The practice of short selling allows investors to sell a security they do not own, usually by borrowing it from a brokerage firm, with the expectation that the stock will fall in value in a short time. They then buy the stock at a lower price than they borrowed it for, generating a profit.

"Short selling can facilitate buying by allowing investors going long to hedge their positions and can encourage market participation by leading to improved price discovery," Paredes said. "Because it is essential to the dynamics of price discovery and market efficiency, short selling ultimately bolsters investor confidence."

He said short selling helps prices reflect optimistic and pessimistic market perspectives.

"If contrarian views are not fully incorporated into prices, investors are unable to rely on market prices as reflecting the overall assessment of the market as to what a company is worth," Paredes said.

In 1938, the SEC enacted former Rule 10a-1, commonly known as the "uptick rule." That rule prohibited investors from short selling an exchange-listed security unless the sale price of the security had previously ticked upward. This rule remained virtually unchanged for nearly 70 years.

In 2004, the SEC authorized a study assessing the functionality and necessity of price test restrictions. Following a year-long pilot study, the Commission ultimately eliminated all short sale price test restrictions in 2007.

Big, Bad Short Sellers

Perhaps it was bad timing, but beginning in 2007, global markets experienced previously unseen levels of volatility. Wild swings in stock prices were attributed to short sellers and hedge funds, and industry leaders like Morgan Stanley's John Mack blamed the rampant shorting of financial shares for adding to 2008's financial panic.

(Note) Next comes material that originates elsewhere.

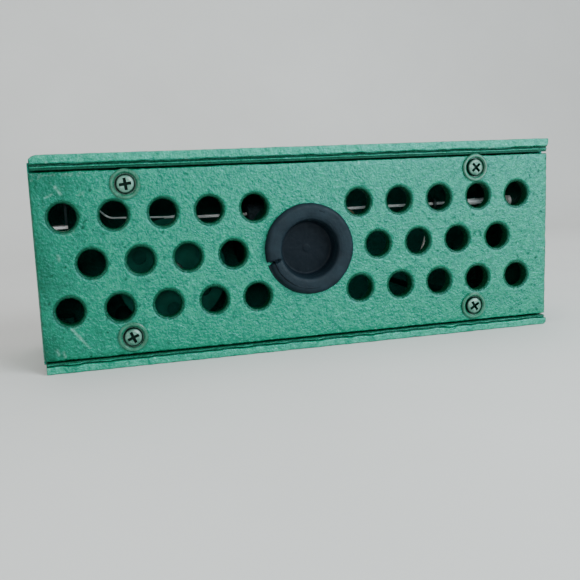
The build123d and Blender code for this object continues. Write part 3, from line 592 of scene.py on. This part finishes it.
# ---------------------------------------------------------------- reel: close turns of line, and the twisted line itself
turns, half = 18, 13.9
prof = [(8.0, half), (20.5, half)]
for t in np.linspace(0, 1, turns * 8 + 1):
    prof.append((21.05 + 0.75 * abs(math.sin(math.pi * t * turns)) ** 0.7, half - 2 * half * t))
prof += [(20.5, -half), (8.0, -half)]
w = lathe("wound_turns", prof, (-60.0, 0.0, ZC - 8.0), M["wound"], 180, lambda A, R, D: (R, D + np.where(np.abs(D) < 13.2, 0.10 * np.sin(3 * A + D) + 0.05 * np.sin(11 * A), 0)))
finish_piece(w, "reel", "wound_line")


def twisted(name, x0, x1, z, mat, r=0.74, pitch=3.2, step=0.3):
    n = int((x1 - x0) / step)
    k = 24
    verts, faces = [], []
    for i in range(n + 1):
        xx = x0 + (x1 - x0) * i / n
        for j in range(k):
            a = 2 * math.pi * j / k
            rr = r * (0.86 + 0.14 * abs(math.cos(1.5 * (a - 2 * math.pi * xx / pitch))))
            verts.append((xx * MM, rr * math.cos(a) * MM, (z + rr * math.sin(a)) * MM))
    for i in range(n):
        for j in range(k):
            faces.append((i * k + j, i * k + (j + 1) % k, (i + 1) * k + (j + 1) % k, (i + 1) * k + j))
    faces.append(tuple(range(k))[::-1])
    faces.append(tuple(range(n * k, n * k + k)))
    me = bpy.data.meshes.new(name)
    me.from_pydata(verts, [], faces)
    me.materials.append(mat)
    me.shade_smooth()
    o = bpy.data.objects.new(name, me)
    bpy.context.scene.collection.objects.link(o)
    return o


ln = twisted("line_run", -60.0, 112.7, LINE_Z, M["line"])
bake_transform(ln)
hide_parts("chalk_line")

# ---------------------------------------------------------------- floor, camera and lights
fl = bpy.data.meshes.new("floor")
prof = [(-1.8, 0.0)] + [(y, 0.0) for y in (-0.5, 0.0, 0.4)] + [(0.4 + 0.35 * math.sin(t), 0.35 - 0.35 * math.cos(t)) for t in np.linspace(0.1, 1.57, 16)] + [(0.75, 2.4)]
vs = [(sx * 3.0, yy, zz_) for yy, zz_ in prof for sx in (-1, 1)]
fl.from_pydata(vs, [], [(2 * i, 2 * i + 1, 2 * i + 3, 2 * i + 2) for i in range(len(prof) - 1)])
fl.shade_smooth()
floor = bpy.data.objects.new("floor", fl)
bpy.context.scene.collection.objects.link(floor)
floor.location = (0, 0, 0)
fl.materials.append(material("pale_floor", (0.60, 0.59, 0.57), (0.66, 0.65, 0.63), 0.75, scale=3.0, spec=0.25))

cam_data = bpy.data.cameras.new("camera")
cam = bpy.data.objects.new("camera", cam_data)
bpy.context.scene.collection.objects.link(cam)
cam_data.sensor_width = 36.0
cam_data.lens = 48.51
R = Vector((0.961, -0.274, -0.038)).normalized()
B = Vector((-0.265, -0.951, 0.160)).normalized()
U = B.cross(R).normalized()
R = U.cross(B).normalized()
cam.matrix_world = Matrix(((R.x, U.x, B.x, -0.1008), (R.y, U.y, B.y, -0.3487), (R.z, U.z, B.z, 0.0802), (0, 0, 0, 1)))
cam_data.clip_start = 0.01
bpy.context.scene.camera = cam


def area(name, loc, target, size, power, color=(1, 1, 1)):
    l = bpy.data.lights.new(name, "AREA")
    l.shape = "RECTANGLE"
    l.size, l.size_y = size
    l.energy = power
    l.color = color
    o = bpy.data.objects.new(name, l)
    bpy.context.scene.collection.objects.link(o)
    o.location = loc
    o.rotation_mode = "QUATERNION"
    o.rotation_quaternion = (Vector(target) - Vector(loc)).to_track_quat("-Z", "Y")
    return o


area("window", (0.75, -0.85, 0.85), (0.02, -0.03, 0.04), (0.9, 0.7), 15.5, (0.88, 0.97, 1.0))
area("sheen", (0.42, -0.55, 0.22), (0.03, -0.03, 0.04), (0.55, 0.60), 5.2, (0.72, 0.93, 1.0))
area("top", (-0.1, 0.1, 1.2), (0, 0, 0.04), (1.2, 1.0), 9, (1.0, 0.99, 0.97))
area("fill", (-0.9, -0.6, 0.5), (-0.05, -0.03, 0.04), (0.8, 0.8), 3.0, (1.0, 0.97, 0.93))
area("front", (-0.22, -1.0, 0.30), (0.0, 0.0, 0.045), (0.25, 0.25), 3.2, (0.92, 0.98, 1.0))
world = bpy.data.worlds.new("world")
bpy.context.scene.world = world
world.use_nodes = True
world.node_tree.nodes["Background"].inputs["Color"].default_value = (0.80, 0.84, 0.90, 1)
world.node_tree.nodes["Background"].inputs["Strength"].default_value = 0.28

bpy.context.view_layer.update()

The SEC instigated a number of temporary bans on short selling, such as the ban on "naked" short selling, or shorting a stock before actually borrowing it, but did not reinstate Rule 10a-1. The SEC's new Rule 201 does not reinstate 10a-1, either, but would be triggered in rare cases, such as on Oct. 10, 2008, when 68% of stocks fell more than 10%.

Any time a disaster follows a change in policy, people immediately suspect the change as the cause. Consider the following:

Drivers complain that the traffic flow on a busy stretch of highway is slow and inefficient. After a lengthy study, authorities decide to raise the speed limit. Soon after, there is a terrible, multiple-vehicle crash. Investigators can't prove for sure that the higher speed limit caused the crash, and note that there were crashes on the highway before the speed limit was raised. After a public outcry, authorities decide to lower the speed limit back to the previous level in order to make some drivers feel safer, but they know it won't guarantee safer roads in the future.

"If every short sale were harmful, or every short sale benign, our task would be straightforward," said Commissioner Luis Aguilar. "I believe that the rule before us today strikes a workable balance."